- Information provided
* start *

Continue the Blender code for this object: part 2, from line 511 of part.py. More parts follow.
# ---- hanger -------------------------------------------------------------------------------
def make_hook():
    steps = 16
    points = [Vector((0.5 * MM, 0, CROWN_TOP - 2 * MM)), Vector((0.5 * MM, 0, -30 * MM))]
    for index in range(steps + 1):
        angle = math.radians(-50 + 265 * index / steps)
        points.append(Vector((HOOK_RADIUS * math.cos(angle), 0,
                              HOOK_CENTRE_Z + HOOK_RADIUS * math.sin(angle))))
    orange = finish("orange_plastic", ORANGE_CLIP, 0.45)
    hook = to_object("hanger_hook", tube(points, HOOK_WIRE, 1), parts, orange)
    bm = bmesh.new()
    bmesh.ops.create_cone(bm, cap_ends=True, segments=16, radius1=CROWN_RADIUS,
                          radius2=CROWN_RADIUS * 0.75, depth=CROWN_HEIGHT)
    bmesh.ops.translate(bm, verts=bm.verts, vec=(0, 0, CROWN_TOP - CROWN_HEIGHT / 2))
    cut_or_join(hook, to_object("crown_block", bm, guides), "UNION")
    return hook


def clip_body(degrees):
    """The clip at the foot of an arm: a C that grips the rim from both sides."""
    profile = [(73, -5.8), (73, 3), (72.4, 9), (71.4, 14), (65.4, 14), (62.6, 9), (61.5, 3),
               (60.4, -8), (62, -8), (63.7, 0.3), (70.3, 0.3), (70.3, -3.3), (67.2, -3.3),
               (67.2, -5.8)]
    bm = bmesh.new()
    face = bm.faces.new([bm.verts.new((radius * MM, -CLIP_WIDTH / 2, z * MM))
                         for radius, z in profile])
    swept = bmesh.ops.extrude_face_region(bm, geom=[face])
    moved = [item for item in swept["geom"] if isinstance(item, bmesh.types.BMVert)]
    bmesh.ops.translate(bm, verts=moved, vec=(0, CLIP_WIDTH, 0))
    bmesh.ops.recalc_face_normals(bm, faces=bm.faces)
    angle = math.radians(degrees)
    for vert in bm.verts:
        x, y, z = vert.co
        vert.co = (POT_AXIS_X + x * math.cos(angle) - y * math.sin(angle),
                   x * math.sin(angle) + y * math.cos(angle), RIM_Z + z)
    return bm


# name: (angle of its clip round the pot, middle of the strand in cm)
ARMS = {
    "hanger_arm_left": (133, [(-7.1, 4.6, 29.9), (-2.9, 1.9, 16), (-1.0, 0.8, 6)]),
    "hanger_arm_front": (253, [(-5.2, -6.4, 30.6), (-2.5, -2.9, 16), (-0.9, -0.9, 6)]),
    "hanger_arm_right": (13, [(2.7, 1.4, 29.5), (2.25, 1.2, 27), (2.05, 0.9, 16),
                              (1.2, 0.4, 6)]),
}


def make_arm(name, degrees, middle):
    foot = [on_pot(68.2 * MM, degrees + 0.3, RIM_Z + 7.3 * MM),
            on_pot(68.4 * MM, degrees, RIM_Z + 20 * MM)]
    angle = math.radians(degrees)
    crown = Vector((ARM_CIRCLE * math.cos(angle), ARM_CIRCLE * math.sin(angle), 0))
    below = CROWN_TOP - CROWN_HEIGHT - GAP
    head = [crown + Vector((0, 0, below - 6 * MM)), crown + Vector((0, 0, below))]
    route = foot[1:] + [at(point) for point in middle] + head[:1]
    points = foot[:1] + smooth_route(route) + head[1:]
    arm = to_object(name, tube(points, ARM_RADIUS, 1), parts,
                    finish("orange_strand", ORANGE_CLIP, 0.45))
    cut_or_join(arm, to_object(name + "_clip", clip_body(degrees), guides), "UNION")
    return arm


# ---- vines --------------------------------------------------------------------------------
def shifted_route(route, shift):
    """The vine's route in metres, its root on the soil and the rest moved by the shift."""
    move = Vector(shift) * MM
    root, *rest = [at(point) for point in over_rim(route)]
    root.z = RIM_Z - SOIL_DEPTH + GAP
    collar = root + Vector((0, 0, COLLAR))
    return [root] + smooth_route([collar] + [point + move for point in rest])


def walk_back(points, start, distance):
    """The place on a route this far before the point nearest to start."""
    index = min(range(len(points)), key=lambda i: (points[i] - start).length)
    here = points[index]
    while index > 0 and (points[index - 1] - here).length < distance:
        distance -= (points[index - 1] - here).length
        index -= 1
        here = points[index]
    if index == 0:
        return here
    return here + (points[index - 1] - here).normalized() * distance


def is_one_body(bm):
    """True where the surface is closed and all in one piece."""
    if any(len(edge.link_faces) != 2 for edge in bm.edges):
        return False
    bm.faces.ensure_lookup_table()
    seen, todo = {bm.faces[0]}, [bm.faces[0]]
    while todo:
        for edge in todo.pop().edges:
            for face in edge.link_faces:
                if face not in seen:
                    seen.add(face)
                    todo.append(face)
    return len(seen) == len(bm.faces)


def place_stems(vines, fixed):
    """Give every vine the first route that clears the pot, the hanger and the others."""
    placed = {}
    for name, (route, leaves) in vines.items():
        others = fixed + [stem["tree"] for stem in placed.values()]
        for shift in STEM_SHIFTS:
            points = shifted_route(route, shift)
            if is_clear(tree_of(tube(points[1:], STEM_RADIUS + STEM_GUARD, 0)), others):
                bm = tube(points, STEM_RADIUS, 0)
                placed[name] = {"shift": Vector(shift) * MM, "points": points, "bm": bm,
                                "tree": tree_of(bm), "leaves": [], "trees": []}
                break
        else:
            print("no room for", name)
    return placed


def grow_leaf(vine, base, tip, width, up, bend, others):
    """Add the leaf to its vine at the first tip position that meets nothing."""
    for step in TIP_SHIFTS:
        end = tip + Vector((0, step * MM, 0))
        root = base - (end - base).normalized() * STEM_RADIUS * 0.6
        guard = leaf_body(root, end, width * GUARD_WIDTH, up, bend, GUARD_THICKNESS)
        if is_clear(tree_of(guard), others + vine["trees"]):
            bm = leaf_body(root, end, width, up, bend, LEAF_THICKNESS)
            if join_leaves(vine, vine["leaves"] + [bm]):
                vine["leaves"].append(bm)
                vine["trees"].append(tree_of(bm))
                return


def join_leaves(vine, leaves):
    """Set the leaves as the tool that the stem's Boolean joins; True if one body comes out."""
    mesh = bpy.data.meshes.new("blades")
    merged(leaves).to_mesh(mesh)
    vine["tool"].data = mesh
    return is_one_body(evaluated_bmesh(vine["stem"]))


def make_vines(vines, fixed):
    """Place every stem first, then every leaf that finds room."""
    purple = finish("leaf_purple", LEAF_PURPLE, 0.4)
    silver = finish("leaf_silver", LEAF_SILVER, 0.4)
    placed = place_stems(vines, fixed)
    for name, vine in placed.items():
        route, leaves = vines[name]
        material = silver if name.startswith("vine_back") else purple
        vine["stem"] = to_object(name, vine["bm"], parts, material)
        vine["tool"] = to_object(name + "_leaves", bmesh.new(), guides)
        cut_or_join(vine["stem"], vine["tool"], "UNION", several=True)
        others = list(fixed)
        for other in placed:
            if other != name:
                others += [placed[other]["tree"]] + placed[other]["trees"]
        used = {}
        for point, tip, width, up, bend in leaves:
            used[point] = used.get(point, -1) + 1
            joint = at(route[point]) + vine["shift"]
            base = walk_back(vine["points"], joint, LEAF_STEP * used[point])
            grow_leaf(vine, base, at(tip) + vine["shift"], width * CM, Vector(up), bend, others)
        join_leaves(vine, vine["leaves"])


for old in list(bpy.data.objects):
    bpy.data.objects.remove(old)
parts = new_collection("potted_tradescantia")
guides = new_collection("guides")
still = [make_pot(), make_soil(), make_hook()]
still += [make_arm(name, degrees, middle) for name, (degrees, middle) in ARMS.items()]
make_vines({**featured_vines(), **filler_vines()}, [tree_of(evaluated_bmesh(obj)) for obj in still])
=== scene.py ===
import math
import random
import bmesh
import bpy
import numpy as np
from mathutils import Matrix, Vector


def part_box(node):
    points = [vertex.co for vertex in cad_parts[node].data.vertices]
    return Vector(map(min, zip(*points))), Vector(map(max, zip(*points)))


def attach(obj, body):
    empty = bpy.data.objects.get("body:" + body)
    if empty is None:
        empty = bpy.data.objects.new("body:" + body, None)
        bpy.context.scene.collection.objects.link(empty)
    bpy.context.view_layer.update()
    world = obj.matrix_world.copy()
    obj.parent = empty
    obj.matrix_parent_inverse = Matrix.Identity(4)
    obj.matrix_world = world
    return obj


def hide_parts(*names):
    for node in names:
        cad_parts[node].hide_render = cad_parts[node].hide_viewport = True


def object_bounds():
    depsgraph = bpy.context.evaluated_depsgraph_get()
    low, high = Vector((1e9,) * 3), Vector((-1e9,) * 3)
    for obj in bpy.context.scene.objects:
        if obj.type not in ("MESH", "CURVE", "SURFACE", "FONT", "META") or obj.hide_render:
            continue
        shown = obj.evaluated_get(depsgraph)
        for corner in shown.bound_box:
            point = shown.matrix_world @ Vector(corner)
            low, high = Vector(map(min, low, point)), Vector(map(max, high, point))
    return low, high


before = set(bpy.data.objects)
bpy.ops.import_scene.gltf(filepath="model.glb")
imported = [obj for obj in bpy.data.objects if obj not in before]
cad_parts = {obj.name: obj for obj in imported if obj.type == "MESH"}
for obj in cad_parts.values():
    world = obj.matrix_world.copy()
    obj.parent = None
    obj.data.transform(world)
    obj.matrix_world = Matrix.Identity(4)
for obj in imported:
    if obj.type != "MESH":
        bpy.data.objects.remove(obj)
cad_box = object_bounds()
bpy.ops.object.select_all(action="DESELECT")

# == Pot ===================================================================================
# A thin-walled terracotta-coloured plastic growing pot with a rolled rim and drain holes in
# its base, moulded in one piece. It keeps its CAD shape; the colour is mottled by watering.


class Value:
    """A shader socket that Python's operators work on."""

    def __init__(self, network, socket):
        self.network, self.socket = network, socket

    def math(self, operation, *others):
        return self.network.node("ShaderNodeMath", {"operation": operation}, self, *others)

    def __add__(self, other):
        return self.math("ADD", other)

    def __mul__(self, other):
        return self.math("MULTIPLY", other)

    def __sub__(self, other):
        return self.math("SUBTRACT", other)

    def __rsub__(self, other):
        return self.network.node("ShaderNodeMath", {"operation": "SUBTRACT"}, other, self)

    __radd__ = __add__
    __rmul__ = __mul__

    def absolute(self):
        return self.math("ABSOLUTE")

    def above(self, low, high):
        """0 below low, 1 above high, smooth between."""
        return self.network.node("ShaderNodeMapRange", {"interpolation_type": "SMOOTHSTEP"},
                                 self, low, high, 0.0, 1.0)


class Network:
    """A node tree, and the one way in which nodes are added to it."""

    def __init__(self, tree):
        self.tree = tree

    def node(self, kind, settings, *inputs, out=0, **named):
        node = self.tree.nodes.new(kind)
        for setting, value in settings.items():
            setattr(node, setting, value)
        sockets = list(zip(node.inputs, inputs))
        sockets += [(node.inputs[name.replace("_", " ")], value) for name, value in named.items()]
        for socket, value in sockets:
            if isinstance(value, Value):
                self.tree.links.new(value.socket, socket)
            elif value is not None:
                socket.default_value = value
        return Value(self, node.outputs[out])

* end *

- Work instructions
Return the lines from the line with "still = [make_pot(), make_soil(), make_hook()]" through the line with "in imported if", inclusive, exactly as they stand, and nothing else.

- Written response
still = [make_pot(), make_soil(), make_hook()]
still += [make_arm(name, degrees, middle) for name, (degrees, middle) in ARMS.items()]
make_vines({**featured_vines(), **filler_vines()}, [tree_of(evaluated_bmesh(obj)) for obj in still])
=== scene.py ===
import math
import random
import bmesh
import bpy
import numpy as np
from mathutils import Matrix, Vector


def part_box(node):
    points = [vertex.co for vertex in cad_parts[node].data.vertices]
    return Vector(map(min, zip(*points))), Vector(map(max, zip(*points)))


def attach(obj, body):
    empty = bpy.data.objects.get("body:" + body)
    if empty is None:
        empty = bpy.data.objects.new("body:" + body, None)
        bpy.context.scene.collection.objects.link(empty)
    bpy.context.view_layer.update()
    world = obj.matrix_world.copy()
    obj.parent = empty
    obj.matrix_parent_inverse = Matrix.Identity(4)
    obj.matrix_world = world
    return obj


def hide_parts(*names):
    for node in names:
        cad_parts[node].hide_render = cad_parts[node].hide_viewport = True


def object_bounds():
    depsgraph = bpy.context.evaluated_depsgraph_get()
    low, high = Vector((1e9,) * 3), Vector((-1e9,) * 3)
    for obj in bpy.context.scene.objects:
        if obj.type not in ("MESH", "CURVE", "SURFACE", "FONT", "META") or obj.hide_render:
            continue
        shown = obj.evaluated_get(depsgraph)
        for corner in shown.bound_box:
            point = shown.matrix_world @ Vector(corner)
            low, high = Vector(map(min, low, point)), Vector(map(max, high, point))
    return low, high


before = set(bpy.data.objects)
bpy.ops.import_scene.gltf(filepath="model.glb")
imported = [obj for obj in bpy.data.objects if obj not in before]
cad_parts = {obj.name: obj for obj in imported if obj.type == "MESH"}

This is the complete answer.